Set problem
Using the listing below, copy exactly the lines from the one containing "# Tape window" to the one containing "record = json.load(file)", both lines included, and no others.

Material for the task
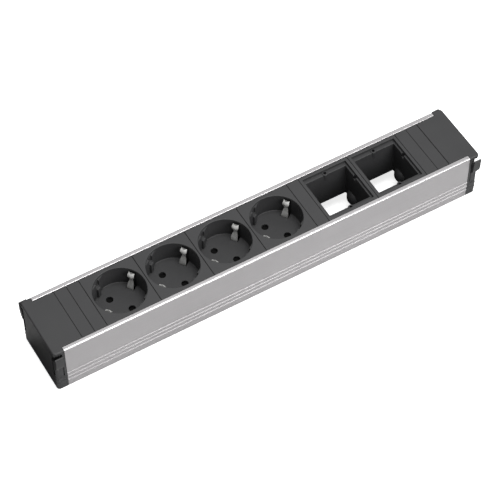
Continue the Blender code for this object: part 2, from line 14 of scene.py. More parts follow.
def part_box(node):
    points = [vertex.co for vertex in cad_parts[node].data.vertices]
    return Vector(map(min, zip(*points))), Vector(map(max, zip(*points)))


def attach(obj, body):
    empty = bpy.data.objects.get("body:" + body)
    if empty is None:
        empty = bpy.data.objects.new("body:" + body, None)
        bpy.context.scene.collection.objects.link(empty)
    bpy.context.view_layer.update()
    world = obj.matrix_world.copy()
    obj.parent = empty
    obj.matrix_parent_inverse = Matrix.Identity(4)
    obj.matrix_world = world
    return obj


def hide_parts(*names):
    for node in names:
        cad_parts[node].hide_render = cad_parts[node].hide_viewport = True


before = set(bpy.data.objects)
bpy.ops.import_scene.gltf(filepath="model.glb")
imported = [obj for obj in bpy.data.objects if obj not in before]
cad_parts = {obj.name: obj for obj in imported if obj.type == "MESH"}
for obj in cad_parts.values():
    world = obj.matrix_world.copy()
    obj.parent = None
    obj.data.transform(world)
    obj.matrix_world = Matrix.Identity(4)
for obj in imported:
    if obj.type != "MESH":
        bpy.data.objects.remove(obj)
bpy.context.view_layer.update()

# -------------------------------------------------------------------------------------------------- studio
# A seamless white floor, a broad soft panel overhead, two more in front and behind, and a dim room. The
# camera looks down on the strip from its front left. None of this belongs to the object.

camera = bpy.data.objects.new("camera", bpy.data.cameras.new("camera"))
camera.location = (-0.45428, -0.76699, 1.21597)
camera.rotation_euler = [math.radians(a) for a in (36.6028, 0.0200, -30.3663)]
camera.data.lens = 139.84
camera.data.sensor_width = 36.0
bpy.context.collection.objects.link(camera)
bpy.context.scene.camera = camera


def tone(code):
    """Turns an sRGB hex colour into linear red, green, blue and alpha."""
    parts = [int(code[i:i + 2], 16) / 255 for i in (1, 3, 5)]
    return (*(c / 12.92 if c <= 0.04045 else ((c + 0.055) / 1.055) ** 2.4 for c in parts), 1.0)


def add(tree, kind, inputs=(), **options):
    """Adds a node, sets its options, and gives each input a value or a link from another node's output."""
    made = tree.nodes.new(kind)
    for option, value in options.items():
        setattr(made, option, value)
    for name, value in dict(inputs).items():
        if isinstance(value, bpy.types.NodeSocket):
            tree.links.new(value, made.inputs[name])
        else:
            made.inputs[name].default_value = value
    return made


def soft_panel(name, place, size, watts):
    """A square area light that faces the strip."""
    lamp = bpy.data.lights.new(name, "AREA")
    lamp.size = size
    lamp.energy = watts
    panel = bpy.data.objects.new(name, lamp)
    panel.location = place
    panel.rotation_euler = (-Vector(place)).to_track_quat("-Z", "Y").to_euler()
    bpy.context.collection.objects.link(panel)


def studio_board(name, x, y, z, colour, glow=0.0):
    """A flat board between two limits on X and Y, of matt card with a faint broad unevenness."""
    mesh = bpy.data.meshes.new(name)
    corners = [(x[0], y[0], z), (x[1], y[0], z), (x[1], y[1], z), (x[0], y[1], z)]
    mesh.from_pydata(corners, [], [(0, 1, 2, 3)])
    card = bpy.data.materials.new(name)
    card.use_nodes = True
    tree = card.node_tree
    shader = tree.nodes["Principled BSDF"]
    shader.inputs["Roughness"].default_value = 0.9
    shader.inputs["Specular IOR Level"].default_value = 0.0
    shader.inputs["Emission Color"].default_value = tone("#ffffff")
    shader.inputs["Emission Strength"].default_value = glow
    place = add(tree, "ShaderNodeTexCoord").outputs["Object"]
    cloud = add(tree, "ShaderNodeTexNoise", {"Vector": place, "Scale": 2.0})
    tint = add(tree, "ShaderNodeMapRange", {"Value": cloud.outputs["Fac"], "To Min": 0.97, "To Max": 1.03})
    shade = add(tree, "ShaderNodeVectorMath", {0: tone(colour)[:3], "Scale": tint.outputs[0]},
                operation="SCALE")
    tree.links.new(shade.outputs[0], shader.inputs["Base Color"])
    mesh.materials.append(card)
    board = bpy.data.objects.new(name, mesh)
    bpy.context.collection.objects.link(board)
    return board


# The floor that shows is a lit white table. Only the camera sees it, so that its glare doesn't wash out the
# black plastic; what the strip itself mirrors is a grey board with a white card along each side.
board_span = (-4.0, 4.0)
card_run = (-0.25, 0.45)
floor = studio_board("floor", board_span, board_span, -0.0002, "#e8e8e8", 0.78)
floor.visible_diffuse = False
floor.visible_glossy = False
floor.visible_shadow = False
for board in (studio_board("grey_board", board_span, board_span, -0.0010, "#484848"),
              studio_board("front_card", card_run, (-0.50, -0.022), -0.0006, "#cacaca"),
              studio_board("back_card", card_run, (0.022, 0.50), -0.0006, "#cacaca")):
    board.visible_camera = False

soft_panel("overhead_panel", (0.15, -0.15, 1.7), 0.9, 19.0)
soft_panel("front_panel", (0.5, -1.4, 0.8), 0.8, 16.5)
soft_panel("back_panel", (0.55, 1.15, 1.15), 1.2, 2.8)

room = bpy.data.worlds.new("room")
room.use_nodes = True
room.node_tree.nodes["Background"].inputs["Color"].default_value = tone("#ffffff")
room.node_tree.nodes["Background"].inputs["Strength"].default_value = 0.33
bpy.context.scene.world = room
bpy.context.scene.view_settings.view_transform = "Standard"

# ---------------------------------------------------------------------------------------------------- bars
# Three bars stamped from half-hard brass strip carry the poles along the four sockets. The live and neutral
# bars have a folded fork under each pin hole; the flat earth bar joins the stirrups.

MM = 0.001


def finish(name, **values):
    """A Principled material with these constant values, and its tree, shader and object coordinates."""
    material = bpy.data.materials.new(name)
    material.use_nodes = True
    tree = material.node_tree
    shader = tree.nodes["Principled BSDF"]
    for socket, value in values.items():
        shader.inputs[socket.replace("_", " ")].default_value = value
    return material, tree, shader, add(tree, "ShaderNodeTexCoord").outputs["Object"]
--
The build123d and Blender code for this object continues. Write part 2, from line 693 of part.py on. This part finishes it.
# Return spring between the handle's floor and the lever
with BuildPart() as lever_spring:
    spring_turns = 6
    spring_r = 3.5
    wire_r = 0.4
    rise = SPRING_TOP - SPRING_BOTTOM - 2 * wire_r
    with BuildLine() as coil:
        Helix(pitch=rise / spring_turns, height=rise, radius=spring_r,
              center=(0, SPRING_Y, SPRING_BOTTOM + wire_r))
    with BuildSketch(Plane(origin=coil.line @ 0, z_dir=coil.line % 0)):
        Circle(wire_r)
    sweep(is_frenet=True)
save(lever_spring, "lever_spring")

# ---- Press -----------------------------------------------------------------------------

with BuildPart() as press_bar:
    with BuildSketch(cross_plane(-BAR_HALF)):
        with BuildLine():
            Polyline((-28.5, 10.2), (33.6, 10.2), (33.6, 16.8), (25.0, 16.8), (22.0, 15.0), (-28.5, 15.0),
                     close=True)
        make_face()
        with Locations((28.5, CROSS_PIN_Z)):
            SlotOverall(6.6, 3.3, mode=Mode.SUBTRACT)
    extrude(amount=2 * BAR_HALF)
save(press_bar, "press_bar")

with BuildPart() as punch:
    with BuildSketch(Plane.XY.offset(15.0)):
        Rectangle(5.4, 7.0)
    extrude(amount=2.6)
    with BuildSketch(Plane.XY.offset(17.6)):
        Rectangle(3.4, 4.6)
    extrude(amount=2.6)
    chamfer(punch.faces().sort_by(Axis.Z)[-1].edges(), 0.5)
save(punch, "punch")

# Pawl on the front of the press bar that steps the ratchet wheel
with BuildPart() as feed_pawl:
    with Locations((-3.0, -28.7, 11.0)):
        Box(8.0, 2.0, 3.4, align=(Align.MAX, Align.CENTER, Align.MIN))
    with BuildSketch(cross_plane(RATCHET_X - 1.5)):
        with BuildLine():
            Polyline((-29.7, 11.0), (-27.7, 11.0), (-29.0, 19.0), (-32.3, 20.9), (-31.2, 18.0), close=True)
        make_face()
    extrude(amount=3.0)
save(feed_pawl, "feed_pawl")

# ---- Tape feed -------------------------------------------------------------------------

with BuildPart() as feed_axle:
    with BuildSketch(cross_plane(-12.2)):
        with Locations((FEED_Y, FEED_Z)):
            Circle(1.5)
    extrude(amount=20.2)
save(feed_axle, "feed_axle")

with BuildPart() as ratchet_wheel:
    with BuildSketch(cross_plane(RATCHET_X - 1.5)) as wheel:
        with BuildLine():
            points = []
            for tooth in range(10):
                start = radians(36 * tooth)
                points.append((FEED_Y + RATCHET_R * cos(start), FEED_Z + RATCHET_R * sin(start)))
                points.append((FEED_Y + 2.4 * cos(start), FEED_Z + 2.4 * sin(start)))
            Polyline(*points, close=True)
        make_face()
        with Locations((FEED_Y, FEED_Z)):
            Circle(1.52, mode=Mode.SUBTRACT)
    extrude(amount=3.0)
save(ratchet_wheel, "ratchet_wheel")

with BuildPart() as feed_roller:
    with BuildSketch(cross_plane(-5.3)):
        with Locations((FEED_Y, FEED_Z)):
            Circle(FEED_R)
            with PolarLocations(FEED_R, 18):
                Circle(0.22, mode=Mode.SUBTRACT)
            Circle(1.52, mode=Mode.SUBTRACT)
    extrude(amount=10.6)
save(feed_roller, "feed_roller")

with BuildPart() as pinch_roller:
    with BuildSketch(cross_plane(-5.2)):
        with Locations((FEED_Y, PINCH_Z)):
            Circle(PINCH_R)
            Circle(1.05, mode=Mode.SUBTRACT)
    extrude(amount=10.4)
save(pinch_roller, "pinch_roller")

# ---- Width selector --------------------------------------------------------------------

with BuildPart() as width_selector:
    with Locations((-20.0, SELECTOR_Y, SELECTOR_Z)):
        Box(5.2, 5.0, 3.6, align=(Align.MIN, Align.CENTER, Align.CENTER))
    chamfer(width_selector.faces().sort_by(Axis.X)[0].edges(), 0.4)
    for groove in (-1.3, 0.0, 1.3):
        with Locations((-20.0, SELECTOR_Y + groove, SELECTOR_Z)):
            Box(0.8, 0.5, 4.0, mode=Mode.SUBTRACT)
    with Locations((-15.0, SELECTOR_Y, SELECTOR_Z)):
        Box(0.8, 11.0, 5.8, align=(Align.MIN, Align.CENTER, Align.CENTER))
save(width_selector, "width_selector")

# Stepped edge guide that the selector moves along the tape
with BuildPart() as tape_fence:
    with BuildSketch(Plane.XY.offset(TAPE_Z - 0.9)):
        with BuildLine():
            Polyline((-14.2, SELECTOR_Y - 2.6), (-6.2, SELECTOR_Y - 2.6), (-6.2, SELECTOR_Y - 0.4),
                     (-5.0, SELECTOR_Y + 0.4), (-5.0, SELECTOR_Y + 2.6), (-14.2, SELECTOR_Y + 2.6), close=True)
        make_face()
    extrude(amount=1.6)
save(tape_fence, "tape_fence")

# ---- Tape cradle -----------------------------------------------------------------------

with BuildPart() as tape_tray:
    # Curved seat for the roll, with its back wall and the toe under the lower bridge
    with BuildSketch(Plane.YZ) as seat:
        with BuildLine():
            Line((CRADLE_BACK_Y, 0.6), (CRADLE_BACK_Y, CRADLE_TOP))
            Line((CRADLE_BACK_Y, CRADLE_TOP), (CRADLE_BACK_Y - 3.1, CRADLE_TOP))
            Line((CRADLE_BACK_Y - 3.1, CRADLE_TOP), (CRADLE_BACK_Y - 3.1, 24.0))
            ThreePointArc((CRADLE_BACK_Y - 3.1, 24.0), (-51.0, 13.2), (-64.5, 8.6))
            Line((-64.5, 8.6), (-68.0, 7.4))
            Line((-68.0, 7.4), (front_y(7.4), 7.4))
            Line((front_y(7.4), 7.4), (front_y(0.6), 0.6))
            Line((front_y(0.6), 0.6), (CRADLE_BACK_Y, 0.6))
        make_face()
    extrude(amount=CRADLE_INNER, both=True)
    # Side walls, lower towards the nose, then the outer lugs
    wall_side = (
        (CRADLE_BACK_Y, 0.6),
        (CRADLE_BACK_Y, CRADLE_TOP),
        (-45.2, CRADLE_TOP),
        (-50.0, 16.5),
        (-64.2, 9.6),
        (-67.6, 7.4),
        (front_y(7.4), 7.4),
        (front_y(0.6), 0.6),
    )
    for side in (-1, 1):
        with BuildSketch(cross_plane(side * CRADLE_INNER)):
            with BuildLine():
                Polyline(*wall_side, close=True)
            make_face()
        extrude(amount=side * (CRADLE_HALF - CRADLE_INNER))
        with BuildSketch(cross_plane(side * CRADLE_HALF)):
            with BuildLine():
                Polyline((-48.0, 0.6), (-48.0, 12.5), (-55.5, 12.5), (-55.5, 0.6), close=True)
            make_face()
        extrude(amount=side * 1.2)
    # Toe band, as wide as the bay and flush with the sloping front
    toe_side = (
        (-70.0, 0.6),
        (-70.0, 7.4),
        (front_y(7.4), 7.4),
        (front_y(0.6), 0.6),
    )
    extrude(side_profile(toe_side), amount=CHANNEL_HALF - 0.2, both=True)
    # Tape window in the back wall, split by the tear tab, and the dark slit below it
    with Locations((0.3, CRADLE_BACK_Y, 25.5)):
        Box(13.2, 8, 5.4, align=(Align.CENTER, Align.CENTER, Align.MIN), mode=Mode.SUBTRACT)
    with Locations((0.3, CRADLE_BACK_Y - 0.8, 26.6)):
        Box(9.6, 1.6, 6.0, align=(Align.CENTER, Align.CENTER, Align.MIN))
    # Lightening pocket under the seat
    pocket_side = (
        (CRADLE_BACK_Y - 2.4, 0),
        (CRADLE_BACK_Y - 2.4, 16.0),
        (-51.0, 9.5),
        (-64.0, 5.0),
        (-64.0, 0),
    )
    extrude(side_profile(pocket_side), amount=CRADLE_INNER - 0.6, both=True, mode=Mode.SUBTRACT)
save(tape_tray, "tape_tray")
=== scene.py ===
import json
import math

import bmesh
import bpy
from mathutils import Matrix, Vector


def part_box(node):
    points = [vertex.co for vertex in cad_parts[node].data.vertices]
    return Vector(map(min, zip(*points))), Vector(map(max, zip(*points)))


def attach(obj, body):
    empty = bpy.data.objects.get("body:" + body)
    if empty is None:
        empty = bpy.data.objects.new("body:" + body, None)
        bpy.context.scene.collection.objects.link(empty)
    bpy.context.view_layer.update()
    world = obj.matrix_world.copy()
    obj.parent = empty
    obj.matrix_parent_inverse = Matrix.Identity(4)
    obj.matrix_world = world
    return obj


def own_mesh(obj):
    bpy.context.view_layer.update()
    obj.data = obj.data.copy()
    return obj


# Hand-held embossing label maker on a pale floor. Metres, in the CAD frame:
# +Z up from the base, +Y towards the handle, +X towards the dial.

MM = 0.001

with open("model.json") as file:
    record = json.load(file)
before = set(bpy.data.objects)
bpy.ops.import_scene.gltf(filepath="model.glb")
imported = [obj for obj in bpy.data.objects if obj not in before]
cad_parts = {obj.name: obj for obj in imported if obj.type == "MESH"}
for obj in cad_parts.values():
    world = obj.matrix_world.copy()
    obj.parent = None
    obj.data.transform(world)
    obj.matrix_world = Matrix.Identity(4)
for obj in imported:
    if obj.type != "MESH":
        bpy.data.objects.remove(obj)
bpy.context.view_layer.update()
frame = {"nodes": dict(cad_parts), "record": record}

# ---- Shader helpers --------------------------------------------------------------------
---
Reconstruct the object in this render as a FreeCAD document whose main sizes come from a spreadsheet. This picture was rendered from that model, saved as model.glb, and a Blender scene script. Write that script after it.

Output
    # Tape window in the back wall, split by the tear tab, and the dark slit below it
    with Locations((0.3, CRADLE_BACK_Y, 25.5)):
        Box(13.2, 8, 5.4, align=(Align.CENTER, Align.CENTER, Align.MIN), mode=Mode.SUBTRACT)
    with Locations((0.3, CRADLE_BACK_Y - 0.8, 26.6)):
        Box(9.6, 1.6, 6.0, align=(Align.CENTER, Align.CENTER, Align.MIN))
    # Lightening pocket under the seat
    pocket_side = (
        (CRADLE_BACK_Y - 2.4, 0),
        (CRADLE_BACK_Y - 2.4, 16.0),
        (-51.0, 9.5),
        (-64.0, 5.0),
        (-64.0, 0),
    )
    extrude(side_profile(pocket_side), amount=CRADLE_INNER - 0.6, both=True, mode=Mode.SUBTRACT)
save(tape_tray, "tape_tray")
=== scene.py ===
import json
import math

import bmesh
import bpy
from mathutils import Matrix, Vector


def part_box(node):
    points = [vertex.co for vertex in cad_parts[node].data.vertices]
    return Vector(map(min, zip(*points))), Vector(map(max, zip(*points)))


def attach(obj, body):
    empty = bpy.data.objects.get("body:" + body)
    if empty is None:
        empty = bpy.data.objects.new("body:" + body, None)
        bpy.context.scene.collection.objects.link(empty)
    bpy.context.view_layer.update()
    world = obj.matrix_world.copy()
    obj.parent = empty
    obj.matrix_parent_inverse = Matrix.Identity(4)
    obj.matrix_world = world
    return obj


def own_mesh(obj):
    bpy.context.view_layer.update()
    obj.data = obj.data.copy()
    return obj


# Hand-held embossing label maker on a pale floor. Metres, in the CAD frame:
# +Z up from the base, +Y towards the handle, +X towards the dial.

MM = 0.001

with open("model.json") as file:
    record = json.load(file)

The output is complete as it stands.